__Problem description__. Send back all the data below, exactly as given.

__Material provided__.
______________________________
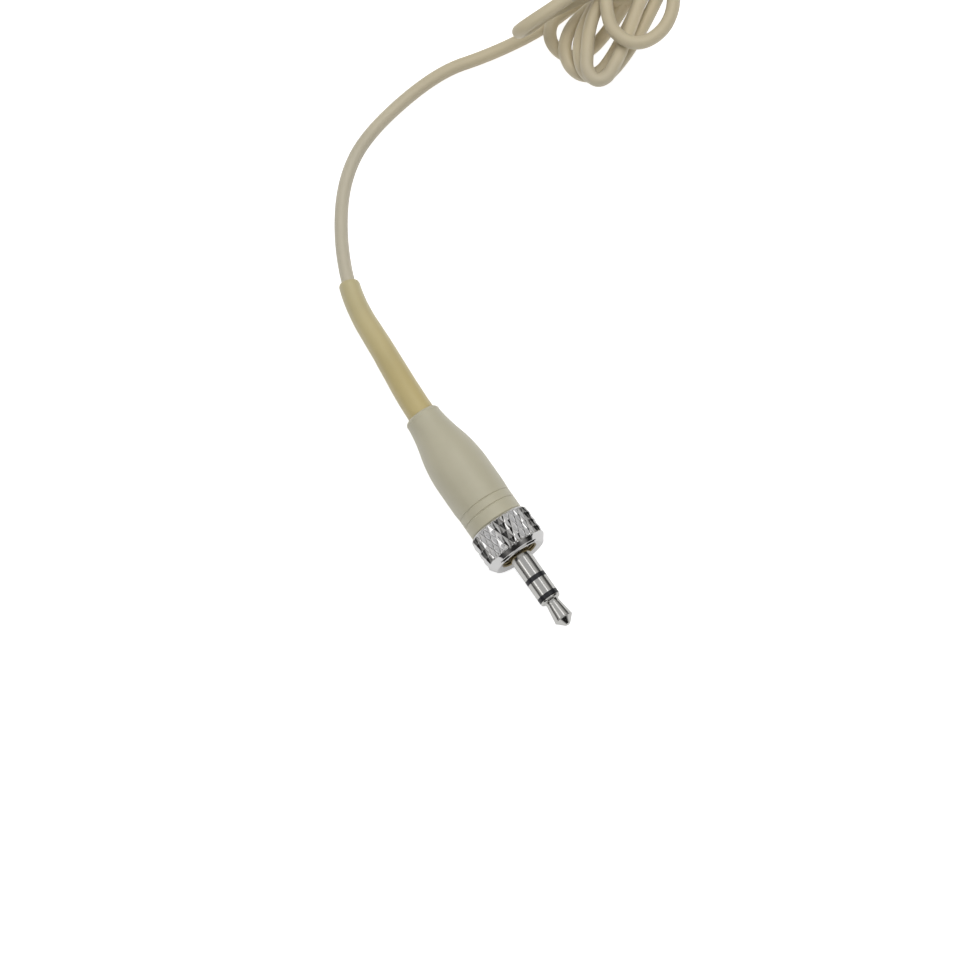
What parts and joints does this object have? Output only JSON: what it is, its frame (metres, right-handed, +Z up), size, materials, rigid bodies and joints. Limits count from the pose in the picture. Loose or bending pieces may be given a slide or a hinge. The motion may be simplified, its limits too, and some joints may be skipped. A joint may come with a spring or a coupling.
{
  "type": "headset microphone",
  "caption": "Beige neckband headset microphone with swivel boom, folding ear hooks and a cable ending in a locking 3.5 mm jack plug.",
  "frame": {"origin": "middle of the headset's footprint on the surface it stands on, leaving out the cable, its hank and its plug", "axes": "+Z up, the wearer faces -Y, so +X is the wearer's left side"},
  "size_m": [0.1516, 0.2944, 0.0584],
  "materials": {
    "contact_metal": "bright nickel plate",
    "ring_chrome": "bright chrome plate, diamond knurl",
    "insulator": "gloss black",
    "brass": "bright brass",
    "boot_plastic": "satin beige moulded plastic",
    "heat_shrink": "shrunk sleeve, slightly clear, semi-matt",
    "cable_jacket": "matt beige jacket",
    "core_insulation": "thin core insulation",
    "shield_copper": "bare copper strands",
    "housing_plastic": "fine-textured beige moulding",
    "silicone": "soft beige silicone",
    "steel": "plain stainless steel",
    "boom_paint": "beige satin paint on steel",
    "foam": "open-cell beige foam",
    "board": "green circuit board",
    "capsule_can": "drawn aluminium can"
  },
  "bodies": {
    "base": {"right_block_shell": "housing_plastic", "right_block_cover": "housing_plastic", "right_cover_screws": "steel", "right_hinge_pin": "steel", "right_band_wire": "steel", "right_band_sleeve": "silicone", "adjuster_top": "housing_plastic", "adjuster_base": "housing_plastic", "adjuster_spring": "steel", "adjuster_screws": "steel", "boom_axle": "steel", "strain_relief": "silicone", "cord_lead": "cable_jacket", "cord_tail": "cable_jacket", "cord_hank": "cable_jacket", "heat_shrink": "heat_shrink", "plug_tip": "contact_metal", "tip_insulator": "insulator", "ring_contact": "contact_metal", "ring_insulator": "insulator", "plug_sleeve": "contact_metal", "spring_washer": "brass", "plug_boot": "boot_plastic", "terminal_washer": "insulator", "ring_terminal": "brass", "tip_terminal": "brass", "ground_lug": "brass", "signal_wire": "core_insulation", "bias_wire": "core_insulation", "shield_wire": "shield_copper"},
    "left_half": {"left_block_shell": "housing_plastic", "left_block_cover": "housing_plastic", "left_cover_screws": "steel", "left_hinge_pin": "steel", "left_band_wire": "steel", "left_band_sleeve": "silicone", "socket_cap": "housing_plastic"},
    "right_hook": {"right_hook_knuckle": "housing_plastic", "right_hook_wire": "steel", "right_hook_sleeve": "silicone"},
    "left_hook": {"left_hook_knuckle": "housing_plastic", "left_hook_wire": "steel", "left_hook_sleeve": "silicone"},
    "boom": {"boom_hub": "housing_plastic", "boom_tube": "boom_paint", "boom_lead": "core_insulation", "capsule_housing": "boom_paint", "capsule_grommet": "silicone", "capsule_board": "board", "capsule_element": "capsule_can", "capsule_grille": "steel"},
    "windscreen": {"windscreen": "foam"},
    "lock_ring": {"lock_ring": "ring_chrome", "thread_insert": "brass"}
  },
  "joints": [
    {"name": "band_width", "type": "slide", "parent": "base", "child": "left_half", "axis": [1, 0, 0], "range_m": [0, 0.012]},
    {"name": "right_hook_fold", "type": "hinge", "parent": "base", "child": "right_hook", "pos_m": [-0.066, 0.0066, 0.008], "axis": [0, 0, 1], "range_deg": [0, 90]},
    {"name": "left_hook_fold", "type": "hinge", "parent": "left_half", "child": "left_hook", "pos_m": [0.066, 0.0066, 0.008], "axis": [0, 0, -1], "range_deg": [0, 90]},
    {"name": "boom_swivel", "type": "hinge", "parent": "base", "child": "boom", "pos_m": [-0.074, 0.014, 0.008], "axis": [-1, 0, 0], "range_deg": [-35, 60]},
    {"name": "windscreen_pull", "type": "slide", "parent": "boom", "child": "windscreen", "axis": [0.6074, -0.7944, 0], "range_m": [0, 0.016]},
    {"name": "lock_ring_spin", "type": "hinge", "parent": "base", "child": "lock_ring", "pos_m": [-0.0034, -0.1944, 0.0052], "axis": [0.5592, -0.829, 0], "continuous": true}
  ]
}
______________________________
__Expected answer__.
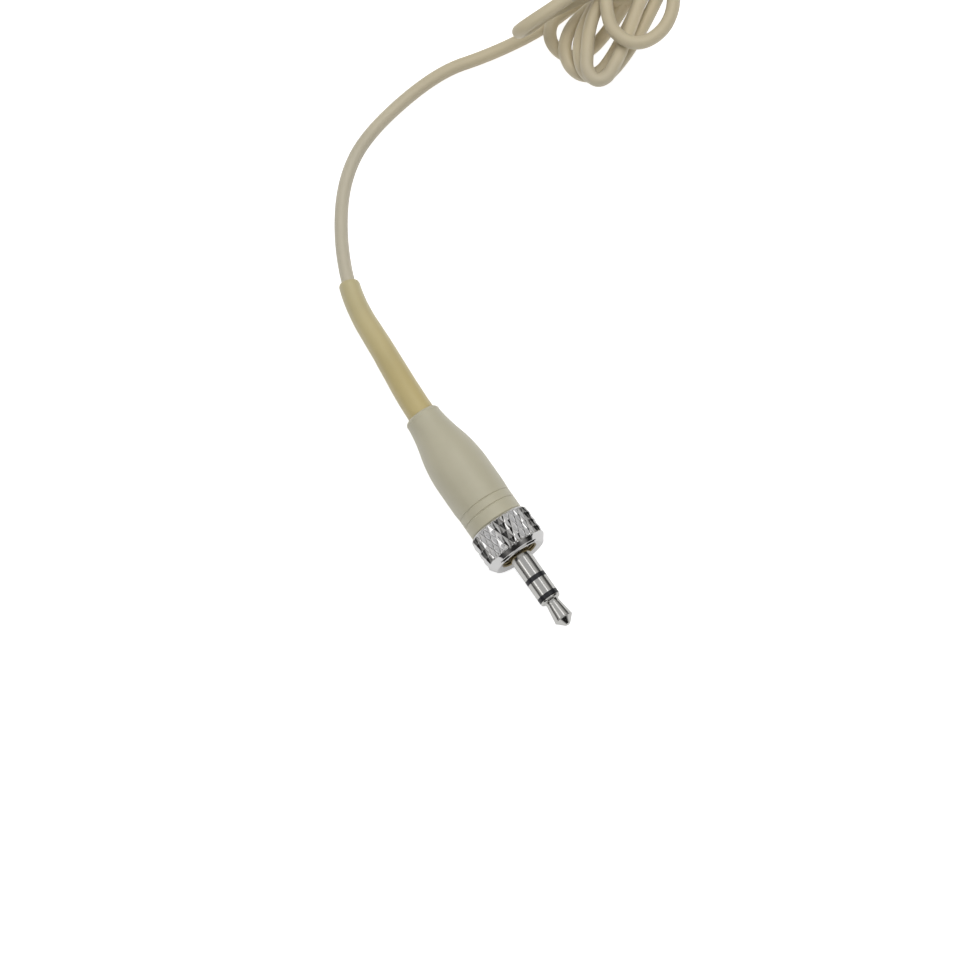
What parts and joints does this object have? Output only JSON: what it is, its frame (metres, right-handed, +Z up), size, materials, rigid bodies and joints. Limits count from the pose in the picture. Loose or bending pieces may be given a slide or a hinge. The motion may be simplified, its limits too, and some joints may be skipped. A joint may come with a spring or a coupling.
{
  "type": "headset microphone",
  "caption": "Beige neckband headset microphone with swivel boom, folding ear hooks and a cable ending in a locking 3.5 mm jack plug.",
  "frame": {"origin": "middle of the headset's footprint on the surface it stands on, leaving out the cable, its hank and its plug", "axes": "+Z up, the wearer faces -Y, so +X is the wearer's left side"},
  "size_m": [0.1516, 0.2944, 0.0584],
  "materials": {
    "contact_metal": "bright nickel plate",
    "ring_chrome": "bright chrome plate, diamond knurl",
    "insulator": "gloss black",
    "brass": "bright brass",
    "boot_plastic": "satin beige moulded plastic",
    "heat_shrink": "shrunk sleeve, slightly clear, semi-matt",
    "cable_jacket": "matt beige jacket",
    "core_insulation": "thin core insulation",
    "shield_copper": "bare copper strands",
    "housing_plastic": "fine-textured beige moulding",
    "silicone": "soft beige silicone",
    "steel": "plain stainless steel",
    "boom_paint": "beige satin paint on steel",
    "foam": "open-cell beige foam",
    "board": "green circuit board",
    "capsule_can": "drawn aluminium can"
  },
  "bodies": {
    "base": {"right_block_shell": "housing_plastic", "right_block_cover": "housing_plastic", "right_cover_screws": "steel", "right_hinge_pin": "steel", "right_band_wire": "steel", "right_band_sleeve": "silicone", "adjuster_top": "housing_plastic", "adjuster_base": "housing_plastic", "adjuster_spring": "steel", "adjuster_screws": "steel", "boom_axle": "steel", "strain_relief": "silicone", "cord_lead": "cable_jacket", "cord_tail": "cable_jacket", "cord_hank": "cable_jacket", "heat_shrink": "heat_shrink", "plug_tip": "contact_metal", "tip_insulator": "insulator", "ring_contact": "contact_metal", "ring_insulator": "insulator", "plug_sleeve": "contact_metal", "spring_washer": "brass", "plug_boot": "boot_plastic", "terminal_washer": "insulator", "ring_terminal": "brass", "tip_terminal": "brass", "ground_lug": "brass", "signal_wire": "core_insulation", "bias_wire": "core_insulation", "shield_wire": "shield_copper"},
    "left_half": {"left_block_shell": "housing_plastic", "left_block_cover": "housing_plastic", "left_cover_screws": "steel", "left_hinge_pin": "steel", "left_band_wire": "steel", "left_band_sleeve": "silicone", "socket_cap": "housing_plastic"},
    "right_hook": {"right_hook_knuckle": "housing_plastic", "right_hook_wire": "steel", "right_hook_sleeve": "silicone"},
    "left_hook": {"left_hook_knuckle": "housing_plastic", "left_hook_wire": "steel", "left_hook_sleeve": "silicone"},
    "boom": {"boom_hub": "housing_plastic", "boom_tube": "boom_paint", "boom_lead": "core_insulation", "capsule_housing": "boom_paint", "capsule_grommet": "silicone", "capsule_board": "board", "capsule_element": "capsule_can", "capsule_grille": "steel"},
    "windscreen": {"windscreen": "foam"},
    "lock_ring": {"lock_ring": "ring_chrome", "thread_insert": "brass"}
  },
  "joints": [
    {"name": "band_width", "type": "slide", "parent": "base", "child": "left_half", "axis": [1, 0, 0], "range_m": [0, 0.012]},
    {"name": "right_hook_fold", "type": "hinge", "parent": "base", "child": "right_hook", "pos_m": [-0.066, 0.0066, 0.008], "axis": [0, 0, 1], "range_deg": [0, 90]},
    {"name": "left_hook_fold", "type": "hinge", "parent": "left_half", "child": "left_hook", "pos_m": [0.066, 0.0066, 0.008], "axis": [0, 0, -1], "range_deg": [0, 90]},
    {"name": "boom_swivel", "type": "hinge", "parent": "base", "child": "boom", "pos_m": [-0.074, 0.014, 0.008], "axis": [-1, 0, 0], "range_deg": [-35, 60]},
    {"name": "windscreen_pull", "type": "slide", "parent": "boom", "child": "windscreen", "axis": [0.6074, -0.7944, 0], "range_m": [0, 0.016]},
    {"name": "lock_ring_spin", "type": "hinge", "parent": "base", "child": "lock_ring", "pos_m": [-0.0034, -0.1944, 0.0052], "axis": [0.5592, -0.829, 0], "continuous": true}
  ]
}